Oliver Valves sounds like a minor character from a Goon Show episode In fact, it’s a manufacturing firm in Cheshire.
The Telegraph asked the boss for his thoughts on yesterday’s budget statement. He liked less corporation tax and more help for exporters.
Then he got on to energy:
“While the Prime Minister is talking rubbish about wind farms, I’m also really pleased the Chancellor is talking of shale gas. If you drill part of Lancashire, you can have enough gas and oil coming out of shale extraction to run Britain for the next 65 years, so why are we mucking about with wind farms?”
Lordy. And he has the cheek to accuse the PM of talking rubbish.
At first I thought these were the opinions of yet another all-round business person whose natural over-optimism had been stimulated by the tall tales told by the shale fairy.
Then I checked out his business and realised he is simply talking his book. Oliver Valves sells stuff to the oil and gas industry.
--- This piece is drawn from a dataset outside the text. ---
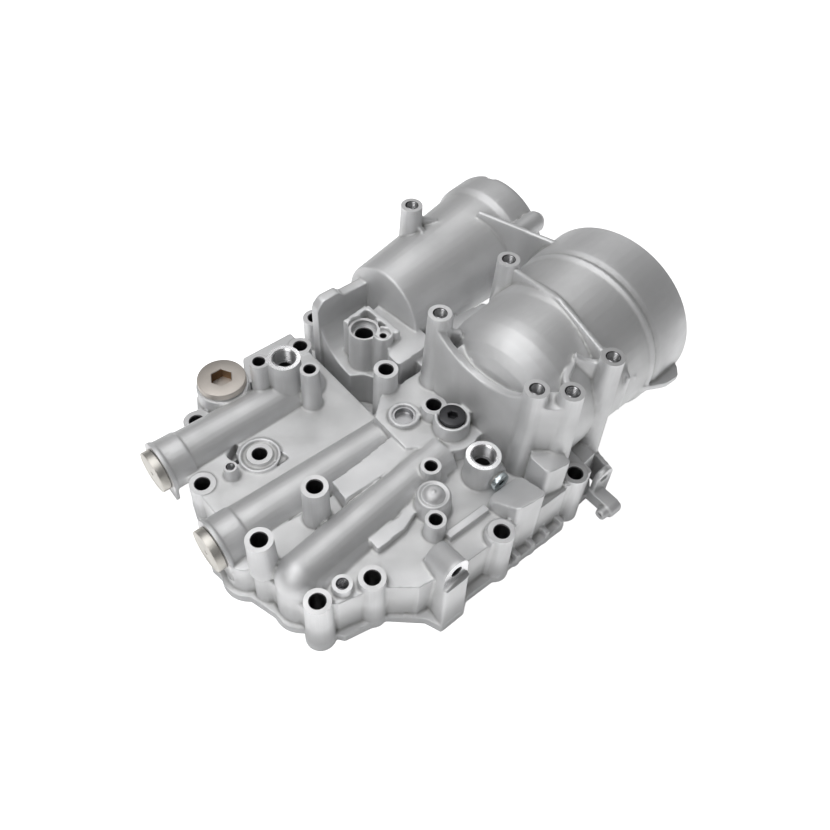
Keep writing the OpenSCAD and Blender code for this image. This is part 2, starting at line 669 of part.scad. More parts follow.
module housing() {
    color([0.72, 0.73, 0.74]) difference() {
        housing_solid();
        gallery_bore(relief_at);
        gallery_bore(bypass_at);
        along_bowl(big_start) big_hollow();
        along_bowl(small_start) small_hollow();
        for (p = concat(m10_columns, m10_plate_holes)) drilled(p, p[2], bolt_d, p[2] + past);
        for (p = m8_columns) drilled(p, p[2], small_bolt_d, p[2] + past);
        for (p = posts) drilled(p, post_z, post_hole_d, post_hole_h);
        drilled(port_a, machined_z, port_d, port_l);
        drilled(port_a, machined_z, port_d - 4, machined_z - gallery_z);
        drilled(port_b, port_b_z, port_d, port_l);
        drilled(port_b, port_b_z, port_d - 4, 34);
        drilled(stud_at, stud_at[2], stud_hole_d, 12);
        drilled(tap_column_at, tap_column_at[2], tap_hole_d, 20);
        drilled(counterbore_at, machined_z, counterbore_d, 6);
        drilled(counterbore_at, machined_z, counterbore_d - 6.5, 34);
        drilled(lobe_at, machined_z, stud_hole_d, 16);
        drilled(plate_bolt_at, plate_z, bolt_d, plate_z + past);
        large_plug_bore();
        black_plug_bore();
        side_plug_bore();
        core_plug_bore();
        chambers();
        oil_ports();
        translate([pad_at[0], pad_at[1] + 16, pad_at[2]]) rotate([90, 0, 0])
            cylinder(d = pad_hole_d, h = 16 + past);
        translate([pad_at[0] - 14, pad_at[1] - 20, pad_at[2] - 12]) cube([28, 20, 30]);
        plate_pockets();
        rim_notch();
    }
}

// Deep slot and shallow pocket in the cover plate, beside the ringed bolt hole
module plate_pockets() {
    slot_h = 12;
    pocket_h = 2.5;
    translate([0, 0, plate_z - slot_h]) linear_extrude(slot_h + past)
        polygon([[-83, 46], [-81, 36], [-78.6, 33], [-76, 44], [-70, 49], [-72, 52]]);
    translate([0, 0, plate_z - pocket_h]) linear_extrude(pocket_h + past)
        polygon([[-49, 29], [-46, 15], [-60, 13.5], [-57, 17.5], [-51, 21]]);
}

// Notch in the small bowl's rim that keys its cap
module rim_notch() {
    w = 8;
    h = 2.4;
    along_bowl(small_start) rotate([0, 0, notch_turn])
        translate([-small_mouth_r - 3, -w / 2, small_l - h]) cube([11, w, h + past]);
}

module large_plug_bore() {
    drilled(large_plug_at, large_plug_seat, large_plug_thread + 2 * fit, large_plug_l + 4);
}

module black_plug_bore() {
    drilled(black_plug_at, black_plug_seat, black_plug_thread + 2 * fit, black_plug_l + 2);
    drilled(black_plug_at, black_plug_seat + 3, black_plug_d + 1.2, 3);
}

module side_plug_bore() {
    depth = side_plug_l + 6;
    translate([side_plug_at[0], side_plug_at[1] + depth, side_plug_at[2]]) rotate([90, 0, 0])
        cylinder(r = side_plug_thread / 2 + fit, h = depth + past);
    translate(side_plug_at) rotate([90, 0, 0]) cylinder(r = side_plug_d / 2 + 1.5, h = 8);
}

module core_plug_bore() {
    drilled(core_plug_at, core_plug_z, core_plug_d + 2 * fit, core_plug_h + 2);
}

// Inner pieces of a gallery, from its mouth inwards: end plug with ring, spring, piston on its seat
seat_from_mouth = gallery_l - seat_l;
spring_from_mouth = end_plug_l;
spring_l = seat_from_mouth - piston_wall * 2 - end_plug_l;

module valve_seat(at) {
    translate([at[0] + gallery_l - 0.05, at[1], gallery_z]) rotate([0, -90, 0]) rotate_extrude()
        polygon([[passage_d / 2 - 1, 0], [gallery_r - fit - 0.8, 0], [gallery_r - fit, 0.8],
            [gallery_r - fit, seat_l - 0.1], [passage_d / 2, seat_l - 0.1],
            [passage_d / 2 - 1, seat_l - 1.1]]);
}

module valve_piston(at) {
    r = gallery_r - valve_clear;
    translate([at[0] + seat_from_mouth, at[1], gallery_z]) rotate([0, -90, 0])
        rotate_extrude() difference() {
            translate([0, 0.05]) polygon([[0, 0], [r - 2, 0], [r, 2], [r, piston_l], [0, piston_l]]);
            translate([-past, piston_wall * 2]) square([r - piston_wall + past, piston_l]);
        }
}

// Point on the spring's helix at turn t, and the ring of wire around it
function coil(t, a, rc, rw, pitch) = let (u = 360 * t)
    [(rc + rw * cos(a)) * cos(u), (rc + rw * cos(a)) * sin(u), pitch * t + rw * sin(a)];

module valve_spring(at) {
    steps = 16;
    sides = 8;
    rw = spring_wire / 2;
    rc = gallery_r - piston_wall - rw - 0.8;
    n = spring_turns * steps;
    pitch = (spring_l - spring_wire - 0.2) / spring_turns;
    points = [for (i = [0:n]) for (k = [0:sides - 1]) coil(i / steps, 360 * k / sides, rc, rw, pitch)];
    skin = [for (i = [0:n - 1]) for (k = [0:sides - 1]) let (j = (k + 1) % sides)
        [i * sides + k, (i + 1) * sides + k, (i + 1) * sides + j, i * sides + j]];
    ends = [[for (k = [0:sides - 1]) k], [for (k = [sides - 1:-1:0]) n * sides + k]];
    translate([at[0] + spring_from_mouth + rw + 0.1, at[1], gallery_z]) rotate([0, 90, 0])
        polyhedron(points, concat(skin, ends), convexity = 8);
}

module end_plug(at) {
    r = gallery_r - fit;
    translate([at[0], at[1], gallery_z]) rotate([0, 90, 0]) difference() {
        rotate_extrude() polygon([[0, -end_plug_head], [end_plug_d / 2 - 0.8, -end_plug_head],
            [end_plug_d / 2, -end_plug_head + 0.8], [end_plug_d / 2, 0], [r, 0], [r, 5], [r - 2, 5],
            [r - 2, 9], [r, 9], [r, end_plug_l - 1], [r - 1, end_plug_l], [0, end_plug_l]]);
        translate([0, 0, -end_plug_head - past]) cylinder(d = 2.4, h = 5);
    }
}

module plug_ring(at) {
    translate([at[0] + 7, at[1], gallery_z]) rotate([0, 90, 0])
        rotate_extrude() translate([gallery_r - 1.05, 0]) circle(d = 1.9, $fn = 24);
}

module relief_valve_piston() { color([0.62, 0.63, 0.65]) valve_piston(relief_at); }
module relief_valve_spring() { color([0.35, 0.36, 0.38]) valve_spring(relief_at); }
module relief_valve_seat() { color([0.55, 0.55, 0.57]) valve_seat(relief_at); }
module relief_end_plug() { color([0.66, 0.64, 0.60]) end_plug(relief_at); }
module relief_plug_ring() { color([0.08, 0.08, 0.08]) plug_ring(relief_at); }
module bypass_valve_piston() { color([0.62, 0.63, 0.65]) valve_piston(bypass_at); }
module bypass_valve_spring() { color([0.35, 0.36, 0.38]) valve_spring(bypass_at); }
module bypass_valve_seat() { color([0.55, 0.55, 0.57]) valve_seat(bypass_at); }
module bypass_end_plug() { color([0.66, 0.64, 0.60]) end_plug(bypass_at); }
module bypass_plug_ring() { color([0.08, 0.08, 0.08]) plug_ring(bypass_at); }

// Hexagon socket of a screw plug, down from its top
module socket(key, top, depth) {
    translate([0, 0, top - depth]) cylinder(r = key / sqrt(3), h = depth + past, $fn = 6);
}

// Flat ring between a plug's head and its seat
module seal(inner, outer, t) {
    rotate_extrude() translate([inner, 0]) square([outer - inner, t]);
}

module large_screw_plug() {
    r = large_plug_d / 2;
    shank = large_plug_thread / 2;
    top = seal_t + large_plug_head;
    color([0.72, 0.68, 0.62]) translate([large_plug_at[0], large_plug_at[1], large_plug_seat]) difference() {
        rotate_extrude() polygon([[0, -large_plug_l], [shank - 1, -large_plug_l], [shank, 1 - large_plug_l],
            [shank, seal_t], [r, seal_t], [r, top - 1], [r - 1, top], [0, top]]);
        socket(large_plug_key, top, 10);
    }
}

module large_plug_seal() {
    color([0.75, 0.45, 0.30]) translate([large_plug_at[0], large_plug_at[1], large_plug_seat])
        seal(large_plug_thread / 2 + 0.1, large_plug_d / 2 - 0.6, seal_t);
}

module black_screw_plug() {
    r = black_plug_d / 2;
    shank = black_plug_thread / 2;
    top = seal_t + black_plug_head;
    color([0.10, 0.10, 0.11]) translate([black_plug_at[0], black_plug_at[1], black_plug_seat]) difference() {
        rotate_extrude() polygon([[0, -black_plug_l], [shank - 1, -black_plug_l], [shank, 1 - black_plug_l],
            [shank, seal_t], [r, seal_t], [r, top - 0.8], [r - 0.8, top], [0, top]]);
        socket(black_plug_key, top, 6);
    }
}

module black_plug_seal() {
    color([0.75, 0.45, 0.30]) translate([black_plug_at[0], black_plug_at[1], black_plug_seat])
        seal(black_plug_thread / 2 + 0.1, black_plug_d / 2 - 0.4, seal_t);
}

module side_screw_plug() {
    r = side_plug_d / 2;
    shank = side_plug_thread / 2;
    top = seal_t + side_plug_head;
    color([0.66, 0.72, 0.74]) translate(side_plug_at) rotate([90, 0, 0]) difference() {
        rotate_extrude() polygon([[0, -side_plug_l], [shank - 0.8, -side_plug_l], [shank, 0.8 - side_plug_l],
            [shank, seal_t], [r, seal_t], [r, top - 0.6], [r - 0.6, top], [0, top]]);
        socket(side_plug_key, top, 5);
    }
}

module side_plug_seal() {
    color([0.75, 0.45, 0.30]) translate(side_plug_at) rotate([90, 0, 0])
        seal(side_plug_thread / 2 + 0.1, side_plug_d / 2 - 0.4, seal_t);
}

module core_plug() {
    r = core_plug_d / 2;
    h = core_plug_h;
    color([0.86, 0.87, 0.88]) translate([core_plug_at[0], core_plug_at[1], core_plug_z - core_plug_h - 1.9])
        rotate_extrude() polygon([[0, 0], [r - 1.5, 0], [r, 1.5], [r, h], [r - 1.6, h], [r - 1.6, 2.6],
            [r - 2.6, 1.6], [0, 1.6]]);
}

housing();
relief_valve_seat();
relief_valve_piston();
relief_valve_spring();
relief_end_plug();
relief_plug_ring();
bypass_valve_seat();
bypass_valve_piston();
bypass_valve_spring();
bypass_end_plug();
bypass_plug_ring();
large_screw_plug();
large_plug_seal();
black_screw_plug();
black_plug_seal();
side_screw_plug();
side_plug_seal();
core_plug();
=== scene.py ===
"""Looks of the oil filter housing: the casting with its fillets and machined faces, its threads, plugs and
valves."""

import math

import bmesh
import bpy
import numpy as np
from mathutils import Matrix, Vector


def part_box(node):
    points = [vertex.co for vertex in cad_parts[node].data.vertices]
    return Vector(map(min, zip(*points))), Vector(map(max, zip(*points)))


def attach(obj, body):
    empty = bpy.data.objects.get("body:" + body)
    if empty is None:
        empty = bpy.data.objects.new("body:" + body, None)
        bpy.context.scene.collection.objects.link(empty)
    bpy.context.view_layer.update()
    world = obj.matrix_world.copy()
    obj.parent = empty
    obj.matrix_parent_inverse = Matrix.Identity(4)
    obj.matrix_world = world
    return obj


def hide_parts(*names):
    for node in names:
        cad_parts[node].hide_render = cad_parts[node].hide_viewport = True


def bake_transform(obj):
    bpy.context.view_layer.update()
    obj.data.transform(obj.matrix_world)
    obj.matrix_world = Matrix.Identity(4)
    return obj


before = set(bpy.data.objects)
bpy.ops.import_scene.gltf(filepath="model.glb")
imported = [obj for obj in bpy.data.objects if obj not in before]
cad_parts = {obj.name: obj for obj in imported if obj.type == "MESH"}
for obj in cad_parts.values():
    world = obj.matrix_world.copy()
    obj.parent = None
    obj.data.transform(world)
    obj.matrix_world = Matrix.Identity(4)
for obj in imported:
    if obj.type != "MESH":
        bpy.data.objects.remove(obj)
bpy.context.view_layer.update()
MM = 0.001

# Levels and places of the machined faces, in millimetres, as in the part's source
POST_Z = 138
TRIM = 1.0  # how far a head's cut reaches past its radius
COLUMNS = [  # x, y, top, radius of the head, radius of the bore
    (-114.3, -54.4, 82, 9.75, 5.5), (-62.3, -45.3, 86, 9.75, 5.5), (-103.9, -103.5, 56, 9.75, 5.5),
    (-64.7, -112.8, 56, 9.75, 5.5), (29.7, -142, 56, 9.75, 5.5), (46.8, 11.4, 82, 9.75, 5.5),
    (110.6, -139.2, 53, 9.75, 5.5), (57.5, -34, 74, 9.75, 5.5), (21.3, -73.3, 68, 7.75, 4.4),
    (-6, -110, 68, 7.75, 4.4), (-26.5, 78.8, 82, 7.75, 4.4), (0, 48, 82, 7.75, 4.4),
    (-111, 34.8, 41, 10, 5.5), (-62.8, 30, 43, 10, 5.5), (28.8, 106.1, 40.6, 9.5, 5.5),
    (-83, 90, 40, 10.5, 5.5), (59, 127, 40, 10, 5.5)]
POSTS = [(145.7, 101.4), (80.9, -8.4), (163.2, 3.7), (149.8, -117.1), (85.1, -104.5), (102.8, -121.4)]
RELIEF_AT = (-128, 68.5)
BYPASS_AT = (-132, -15.5)
GALLERY_Z = 38
BOWL_TURN = math.radians(6.5)
BOWL_DIR = np.array([math.cos(BOWL_TURN), math.sin(BOWL_TURN), 0])
BIG_START = np.array([201 - 116 * math.cos(BOWL_TURN), -51 - 116 * math.sin(BOWL_TURN), 75])
SMALL_START = np.array([90.979, 71.030, 75])
BIG_L = 162
SMALL_L = 150
PORTS = [(-9.1, 69.9, 82, 12.6), (54.3, -93.8, 75, 13.25)]  # x, y, top, radius of the ring
PORT_DEPTH = 12
PAD_AT = (-18.5, -147, 60)
PAD_HALF = 14.5
DOME_AT = (7, -93)
CUP_AT = (60, 56.3)  # bored cup in the cradle, and the stud beside it
CUP_STUD_AT = (67.6, 41)
PLATE_STUD_AT = (-89.3, 27.6)
TAPPED_STUD_AT = (-83, -103.2)
POST_R = 9
POST_BORE = 5.05
UP = (0, 0, 1)
BODY = "housing_body"
ALUMINIUM = "cast_aluminium"

STOCK = 3.0  # height of the machining stock
VOXEL = 1.0
SMOOTHINGS = 4
CAST_TRIANGLES = 172000
# The last of these finishes is painted shade: the near black inside of the bores.
SKIN, CUT, BRIGHT, HOLE_SHADE = range(4)  # finishes of the casting, in the order of its materials
FLAT = 0.03  # how near a face's centre lies to the plane it was cut in


# ---------- meshes ----------

def new_object(name, verts, faces):
    """A smooth mesh object at the origin, from points in millimetres and their faces."""
    me = bpy.data.meshes.new(name)
    me.from_pydata((np.asarray(verts) * MM).tolist(), [], [list(map(int, f)) for f in faces])
    me.validate()
    me.shade_smooth()
    obj = bpy.data.objects.new(name, me)
    bpy.context.scene.collection.objects.link(obj)
    return obj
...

Shale is the perfect pitch for suppliers. Rapidly-depleting wells lead to frenzy of drilling and piping as gas companies run faster and faster just to maintain production. Crap economics for the producers but great business for their supply chain while it lasts.
By all means give shale gas in Lancashire a try. But don’t make us laugh by trying to pretend that punching a couple of holes will put Britain straight for 65 years. More like 6.5 years – even if Lancashire and many other places get punctured like pin cushions.
Still, if there’s a prize for summing up the shale gas canard in 100 words or less, the Telegraph piece should make it on to the short-list.
Sadly for all of us in advanced industrial countries, the high oil and gas prices that make shale economic in the short term are slowly killing demand for oil and gas. In turn, that is slowly killing our iteration of high tech industrialisation.
You’d think we’d be trying all the options. Wind farms included. But hell no. It looks as though we’ll ride the technologies we know all the way to the bitter end.